What at first seems a bizarre pseudo-religious fantasy presented as fact by Gareth Brookes turns out to be historically documented, if perhaps not entirely factually correct. What can be widely found online is that in July 1518 a woman named Frau Troffea from Strasbourg, now home of the European parliament, began dancing in the street. She was joined by others for a phenomenon said to have lasted many days. Taking the events as true, modern day theories as to the cause range from the all-encompassing mass hysteria to the more considered possibility of fungal infected grain. Isn’t it much more satisfying, though, to view it as genuine possession by devils? That’s how it was considered at the time, and is how Brookes chooses to view it, placing it in the context of the period’s general religious beliefs when so much was viewed as Satanic influence or an act of God.

He takes this verisimilitude far further, illustrating The Dancing Plague using the form of flat drawings to be found in medieval manuscripts, when necessary complete with haunted, contorted faces. These are simple, mostly presented in brown with the brown coloured paper further suggesting age, and generously overlaid with demons interacting with people, these outlined in different colours and only selectively visible. Occasional brighter interludes supply the spiritual highs. It’s all in service of investigating life in the middle ages, the power dynamics, the misguided beliefs, the fanaticism and the seemingly absolute power of the church and its representatives. From the hindsight of the 21st century it makes for depressing reading. “You are, are you not, a woman?”, a priest denounces toward the end, “Each of you is an Eve. The Devil’s gateway, the unsealer of sin”. In the 1500s challenging such nonsense was contradicting the church, which had serious consequences

At his best Brookes presents a convincing extrapolation of tragedy, the central figure becoming Mary, the one person able to view the dancing demons. As a child she genuinely spoke the word of God, denouncing the corrupt local priest, and so making life very difficult for her family. It mirrors other aspects of The Dancing Plague, and holds that same mirror to our own society’s habit of ignoring inconvenient truths in favour of comfort. Mary’s story offers some surprising delights amid a generally jaw-dropping life of betrayal and repression. A nice artistic touch is some pages having a slight burned effect, as if the book has been rescued from a church disposal of heretical tomes.

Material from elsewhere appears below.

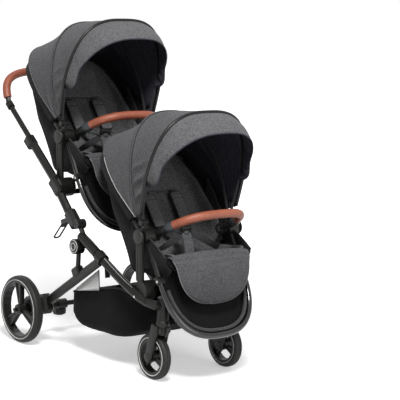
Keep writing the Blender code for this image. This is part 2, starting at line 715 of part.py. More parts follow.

Symbolic visions and horror notwithstanding, and as engrossing as he is in places, Brookes can wander on too long. Sections are extended beyond the point convincingly made. It’s true to a form of medieval literature, where the raconteur regales at length, the necessary not sifted from the unnecessary, which diminishes the better aspects. These do predominate, but the meandering can’t be ignored.

Brookes treats events as unfortunate and tragic, but it should be stressed that he presents nothing as ridicule. The thoughtful reader will be prompted to consider how far we really have progressed, and wonder when viewed in five hundred years time how many of our truths and convictions will be seen in the same way.